▶ **Your objective**: Give the entries again, word for word.

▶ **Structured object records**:
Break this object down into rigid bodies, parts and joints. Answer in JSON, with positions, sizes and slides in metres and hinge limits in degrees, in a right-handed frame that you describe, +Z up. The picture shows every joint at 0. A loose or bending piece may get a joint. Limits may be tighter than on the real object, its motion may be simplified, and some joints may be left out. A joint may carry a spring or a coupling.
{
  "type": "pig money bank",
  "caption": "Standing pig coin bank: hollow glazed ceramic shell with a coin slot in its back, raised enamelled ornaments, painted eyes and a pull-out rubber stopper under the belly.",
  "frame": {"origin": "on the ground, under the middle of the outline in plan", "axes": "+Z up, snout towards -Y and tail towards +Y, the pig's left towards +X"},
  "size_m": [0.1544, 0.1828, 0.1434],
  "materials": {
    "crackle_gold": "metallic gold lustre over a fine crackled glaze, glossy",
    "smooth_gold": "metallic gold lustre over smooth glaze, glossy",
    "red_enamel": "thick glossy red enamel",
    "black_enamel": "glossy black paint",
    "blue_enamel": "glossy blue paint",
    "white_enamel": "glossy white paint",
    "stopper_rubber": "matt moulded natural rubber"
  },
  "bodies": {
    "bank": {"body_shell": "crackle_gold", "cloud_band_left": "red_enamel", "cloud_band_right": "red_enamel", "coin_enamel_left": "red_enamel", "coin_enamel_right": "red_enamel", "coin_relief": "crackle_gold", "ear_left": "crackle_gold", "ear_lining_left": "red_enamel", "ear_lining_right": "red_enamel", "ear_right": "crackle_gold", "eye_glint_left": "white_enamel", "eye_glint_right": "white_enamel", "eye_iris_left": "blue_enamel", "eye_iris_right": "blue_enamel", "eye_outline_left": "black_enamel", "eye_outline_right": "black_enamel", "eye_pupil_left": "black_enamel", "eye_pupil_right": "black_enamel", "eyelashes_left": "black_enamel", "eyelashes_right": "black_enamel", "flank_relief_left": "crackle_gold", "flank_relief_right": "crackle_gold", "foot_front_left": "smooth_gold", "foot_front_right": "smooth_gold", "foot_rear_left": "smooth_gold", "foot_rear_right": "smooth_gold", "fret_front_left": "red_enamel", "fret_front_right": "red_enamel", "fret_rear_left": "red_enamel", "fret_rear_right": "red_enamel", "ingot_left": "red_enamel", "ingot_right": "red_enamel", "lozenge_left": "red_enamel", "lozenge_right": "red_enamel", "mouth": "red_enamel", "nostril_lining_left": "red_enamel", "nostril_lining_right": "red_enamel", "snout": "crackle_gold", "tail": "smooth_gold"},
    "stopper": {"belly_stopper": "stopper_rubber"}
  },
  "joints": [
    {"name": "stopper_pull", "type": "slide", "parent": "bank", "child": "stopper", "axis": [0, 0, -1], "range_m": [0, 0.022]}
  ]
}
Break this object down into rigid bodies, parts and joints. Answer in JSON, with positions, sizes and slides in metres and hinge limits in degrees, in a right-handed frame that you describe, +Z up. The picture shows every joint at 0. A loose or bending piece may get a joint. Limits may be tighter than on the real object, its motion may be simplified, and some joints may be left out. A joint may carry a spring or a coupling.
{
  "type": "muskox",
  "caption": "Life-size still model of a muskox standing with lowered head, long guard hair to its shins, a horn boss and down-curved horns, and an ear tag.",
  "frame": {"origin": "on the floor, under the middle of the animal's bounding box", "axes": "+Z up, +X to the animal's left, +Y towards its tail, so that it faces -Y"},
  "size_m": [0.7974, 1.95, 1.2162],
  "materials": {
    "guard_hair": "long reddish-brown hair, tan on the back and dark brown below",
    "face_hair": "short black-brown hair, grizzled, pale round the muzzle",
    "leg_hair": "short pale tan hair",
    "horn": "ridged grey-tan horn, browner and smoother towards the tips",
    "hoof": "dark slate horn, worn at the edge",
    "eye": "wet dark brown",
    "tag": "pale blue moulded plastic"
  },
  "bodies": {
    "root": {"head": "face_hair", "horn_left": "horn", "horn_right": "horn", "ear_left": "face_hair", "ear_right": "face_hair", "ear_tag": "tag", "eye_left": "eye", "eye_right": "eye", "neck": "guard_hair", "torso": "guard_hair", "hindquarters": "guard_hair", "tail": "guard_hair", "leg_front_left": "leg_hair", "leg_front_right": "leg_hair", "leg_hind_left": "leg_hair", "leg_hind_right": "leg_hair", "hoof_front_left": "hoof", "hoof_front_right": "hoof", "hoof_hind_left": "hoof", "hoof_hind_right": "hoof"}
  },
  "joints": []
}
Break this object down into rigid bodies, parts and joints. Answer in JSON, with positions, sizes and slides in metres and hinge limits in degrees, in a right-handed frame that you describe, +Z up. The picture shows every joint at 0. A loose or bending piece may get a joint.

▶ **Result of this task**:
Break this object down into rigid bodies, parts and joints. Answer in JSON, with positions, sizes and slides in metres and hinge limits in degrees, in a right-handed frame that you describe, +Z up. The picture shows every joint at 0. A loose or bending piece may get a joint. Limits may be tighter than on the real object, its motion may be simplified, and some joints may be left out. A joint may carry a spring or a coupling.
{
  "type": "pig money bank",
  "caption": "Standing pig coin bank: hollow glazed ceramic shell with a coin slot in its back, raised enamelled ornaments, painted eyes and a pull-out rubber stopper under the belly.",
  "frame": {"origin": "on the ground, under the middle of the outline in plan", "axes": "+Z up, snout towards -Y and tail towards +Y, the pig's left towards +X"},
  "size_m": [0.1544, 0.1828, 0.1434],
  "materials": {
    "crackle_gold": "metallic gold lustre over a fine crackled glaze, glossy",
    "smooth_gold": "metallic gold lustre over smooth glaze, glossy",
    "red_enamel": "thick glossy red enamel",
    "black_enamel": "glossy black paint",
    "blue_enamel": "glossy blue paint",
    "white_enamel": "glossy white paint",
    "stopper_rubber": "matt moulded natural rubber"
  },
  "bodies": {
    "bank": {"body_shell": "crackle_gold", "cloud_band_left": "red_enamel", "cloud_band_right": "red_enamel", "coin_enamel_left": "red_enamel", "coin_enamel_right": "red_enamel", "coin_relief": "crackle_gold", "ear_left": "crackle_gold", "ear_lining_left": "red_enamel", "ear_lining_right": "red_enamel", "ear_right": "crackle_gold", "eye_glint_left": "white_enamel", "eye_glint_right": "white_enamel", "eye_iris_left": "blue_enamel", "eye_iris_right": "blue_enamel", "eye_outline_left": "black_enamel", "eye_outline_right": "black_enamel", "eye_pupil_left": "black_enamel", "eye_pupil_right": "black_enamel", "eyelashes_left": "black_enamel", "eyelashes_right": "black_enamel", "flank_relief_left": "crackle_gold", "flank_relief_right": "crackle_gold", "foot_front_left": "smooth_gold", "foot_front_right": "smooth_gold", "foot_rear_left": "smooth_gold", "foot_rear_right": "smooth_gold", "fret_front_left": "red_enamel", "fret_front_right": "red_enamel", "fret_rear_left": "red_enamel", "fret_rear_right": "red_enamel", "ingot_left": "red_enamel", "ingot_right": "red_enamel", "lozenge_left": "red_enamel", "lozenge_right": "red_enamel", "mouth": "red_enamel", "nostril_lining_left": "red_enamel", "nostril_lining_right": "red_enamel", "snout": "crackle_gold", "tail": "smooth_gold"},
    "stopper": {"belly_stopper": "stopper_rubber"}
  },
  "joints": [
    {"name": "stopper_pull", "type": "slide", "parent": "bank", "child": "stopper", "axis": [0, 0, -1], "range_m": [0, 0.022]}
  ]
}
Break this object down into rigid bodies, parts and joints. Answer in JSON, with positions, sizes and slides in metres and hinge limits in degrees, in a right-handed frame that you describe, +Z up. The picture shows every joint at 0. A loose or bending piece may get a joint. Limits may be tighter than on the real object, its motion may be simplified, and some joints may be left out. A joint may carry a spring or a coupling.
{
  "type": "muskox",
  "caption": "Life-size still model of a muskox standing with lowered head, long guard hair to its shins, a horn boss and down-curved horns, and an ear tag.",
  "frame": {"origin": "on the floor, under the middle of the animal's bounding box", "axes": "+Z up, +X to the animal's left, +Y towards its tail, so that it faces -Y"},
  "size_m": [0.7974, 1.95, 1.2162],
  "materials": {
    "guard_hair": "long reddish-brown hair, tan on the back and dark brown below",
    "face_hair": "short black-brown hair, grizzled, pale round the muzzle",
    "leg_hair": "short pale tan hair",
    "horn": "ridged grey-tan horn, browner and smoother towards the tips",
    "hoof": "dark slate horn, worn at the edge",
    "eye": "wet dark brown",
    "tag": "pale blue moulded plastic"
  },
  "bodies": {
    "root": {"head": "face_hair", "horn_left": "horn", "horn_right": "horn", "ear_left": "face_hair", "ear_right": "face_hair", "ear_tag": "tag", "eye_left": "eye", "eye_right": "eye", "neck": "guard_hair", "torso": "guard_hair", "hindquarters": "guard_hair", "tail": "guard_hair", "leg_front_left": "leg_hair", "leg_front_right": "leg_hair", "leg_hind_left": "leg_hair", "leg_hind_right": "leg_hair", "hoof_front_left": "hoof", "hoof_front_right": "hoof", "hoof_hind_left": "hoof", "hoof_hind_right": "hoof"}
  },
  "joints": []
}
Break this object down into rigid bodies, parts and joints. Answer in JSON, with positions, sizes and slides in metres and hinge limits in degrees, in a right-handed frame that you describe, +Z up. The picture shows every joint at 0. A loose or bending piece may get a joint.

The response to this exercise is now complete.